-- The task --
Write the material out again exactly.

-- Given information --

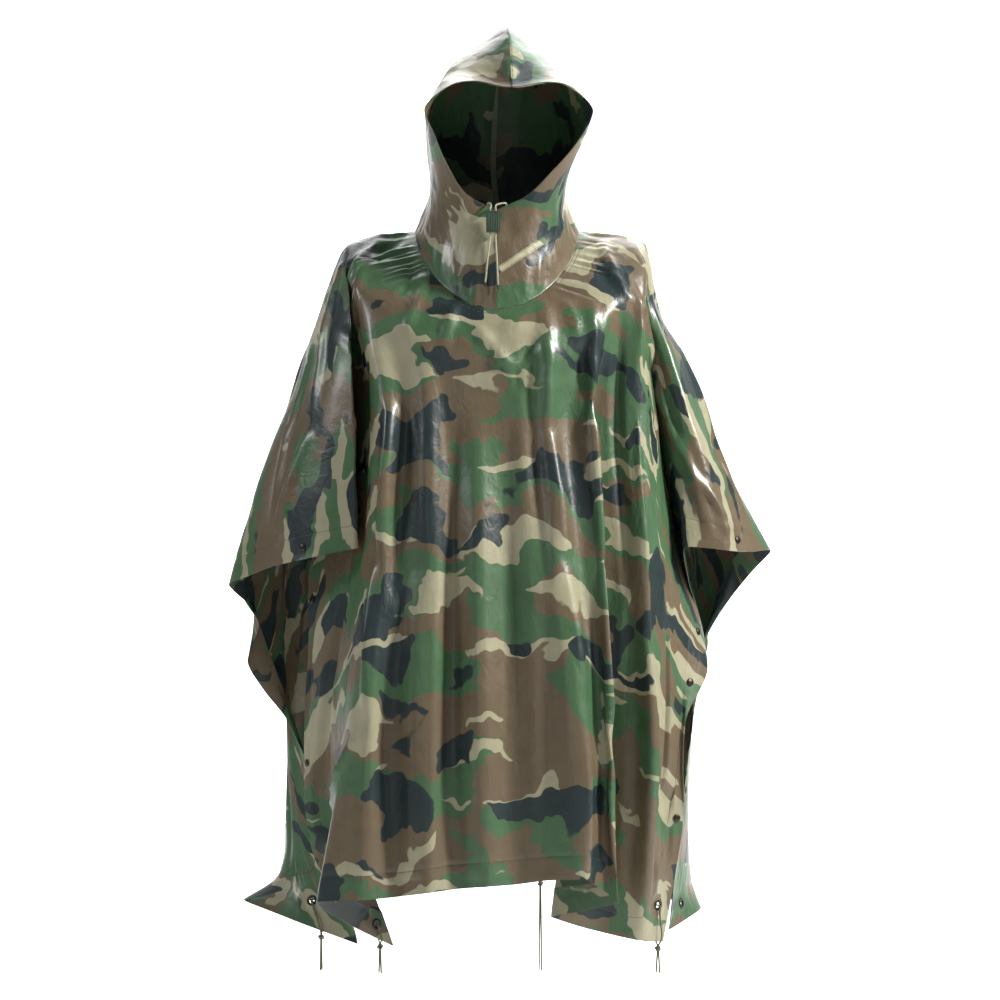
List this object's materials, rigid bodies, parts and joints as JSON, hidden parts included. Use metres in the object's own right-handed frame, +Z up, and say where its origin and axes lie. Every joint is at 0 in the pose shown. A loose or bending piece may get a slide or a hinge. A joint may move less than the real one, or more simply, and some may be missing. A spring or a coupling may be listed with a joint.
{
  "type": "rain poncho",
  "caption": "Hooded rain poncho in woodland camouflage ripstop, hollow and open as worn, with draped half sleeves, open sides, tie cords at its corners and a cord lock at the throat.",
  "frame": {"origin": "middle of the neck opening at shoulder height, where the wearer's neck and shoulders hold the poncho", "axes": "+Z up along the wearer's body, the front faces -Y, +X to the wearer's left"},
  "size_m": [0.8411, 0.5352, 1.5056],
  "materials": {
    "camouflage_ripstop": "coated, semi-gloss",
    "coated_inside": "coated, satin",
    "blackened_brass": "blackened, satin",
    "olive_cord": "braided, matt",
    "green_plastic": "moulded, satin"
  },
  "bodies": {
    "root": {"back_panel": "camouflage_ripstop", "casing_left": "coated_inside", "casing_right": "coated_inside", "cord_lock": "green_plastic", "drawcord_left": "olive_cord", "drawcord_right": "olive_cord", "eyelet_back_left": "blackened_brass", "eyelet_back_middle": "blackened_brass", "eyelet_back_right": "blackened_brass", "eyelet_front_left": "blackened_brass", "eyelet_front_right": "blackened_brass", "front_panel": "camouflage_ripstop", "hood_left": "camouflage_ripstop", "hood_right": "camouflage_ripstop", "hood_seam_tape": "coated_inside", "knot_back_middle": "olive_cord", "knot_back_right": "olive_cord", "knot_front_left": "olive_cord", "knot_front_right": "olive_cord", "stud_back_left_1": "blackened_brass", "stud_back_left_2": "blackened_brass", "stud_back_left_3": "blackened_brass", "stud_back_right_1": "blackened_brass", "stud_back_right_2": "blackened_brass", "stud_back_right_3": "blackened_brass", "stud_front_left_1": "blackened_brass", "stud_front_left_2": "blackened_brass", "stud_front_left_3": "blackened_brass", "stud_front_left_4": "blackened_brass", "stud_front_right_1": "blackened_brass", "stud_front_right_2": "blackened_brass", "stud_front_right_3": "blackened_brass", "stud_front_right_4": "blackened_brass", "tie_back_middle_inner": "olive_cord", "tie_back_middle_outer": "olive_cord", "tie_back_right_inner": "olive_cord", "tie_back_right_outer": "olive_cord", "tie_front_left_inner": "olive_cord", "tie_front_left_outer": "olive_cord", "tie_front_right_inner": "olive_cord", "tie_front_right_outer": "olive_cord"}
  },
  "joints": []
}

-- Exercise result --
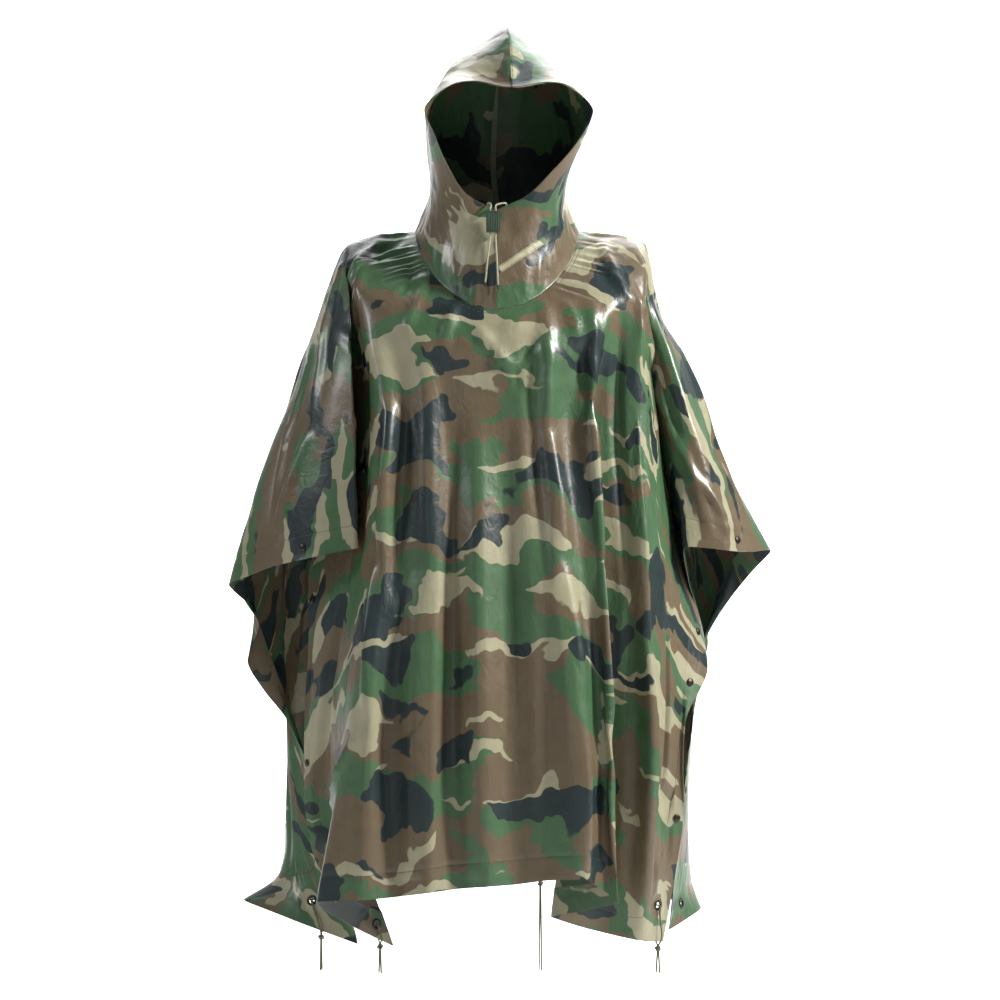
List this object's materials, rigid bodies, parts and joints as JSON, hidden parts included. Use metres in the object's own right-handed frame, +Z up, and say where its origin and axes lie. Every joint is at 0 in the pose shown. A loose or bending piece may get a slide or a hinge. A joint may move less than the real one, or more simply, and some may be missing. A spring or a coupling may be listed with a joint.
{
  "type": "rain poncho",
  "caption": "Hooded rain poncho in woodland camouflage ripstop, hollow and open as worn, with draped half sleeves, open sides, tie cords at its corners and a cord lock at the throat.",
  "frame": {"origin": "middle of the neck opening at shoulder height, where the wearer's neck and shoulders hold the poncho", "axes": "+Z up along the wearer's body, the front faces -Y, +X to the wearer's left"},
  "size_m": [0.8411, 0.5352, 1.5056],
  "materials": {
    "camouflage_ripstop": "coated, semi-gloss",
    "coated_inside": "coated, satin",
    "blackened_brass": "blackened, satin",
    "olive_cord": "braided, matt",
    "green_plastic": "moulded, satin"
  },
  "bodies": {
    "root": {"back_panel": "camouflage_ripstop", "casing_left": "coated_inside", "casing_right": "coated_inside", "cord_lock": "green_plastic", "drawcord_left": "olive_cord", "drawcord_right": "olive_cord", "eyelet_back_left": "blackened_brass", "eyelet_back_middle": "blackened_brass", "eyelet_back_right": "blackened_brass", "eyelet_front_left": "blackened_brass", "eyelet_front_right": "blackened_brass", "front_panel": "camouflage_ripstop", "hood_left": "camouflage_ripstop", "hood_right": "camouflage_ripstop", "hood_seam_tape": "coated_inside", "knot_back_middle": "olive_cord", "knot_back_right": "olive_cord", "knot_front_left": "olive_cord", "knot_front_right": "olive_cord", "stud_back_left_1": "blackened_brass", "stud_back_left_2": "blackened_brass", "stud_back_left_3": "blackened_brass", "stud_back_right_1": "blackened_brass", "stud_back_right_2": "blackened_brass", "stud_back_right_3": "blackened_brass", "stud_front_left_1": "blackened_brass", "stud_front_left_2": "blackened_brass", "stud_front_left_3": "blackened_brass", "stud_front_left_4": "blackened_brass", "stud_front_right_1": "blackened_brass", "stud_front_right_2": "blackened_brass", "stud_front_right_3": "blackened_brass", "stud_front_right_4": "blackened_brass", "tie_back_middle_inner": "olive_cord", "tie_back_middle_outer": "olive_cord", "tie_back_right_inner": "olive_cord", "tie_back_right_outer": "olive_cord", "tie_front_left_inner": "olive_cord", "tie_front_left_outer": "olive_cord", "tie_front_right_inner": "olive_cord", "tie_front_right_outer": "olive_cord"}
  },
  "joints": []
}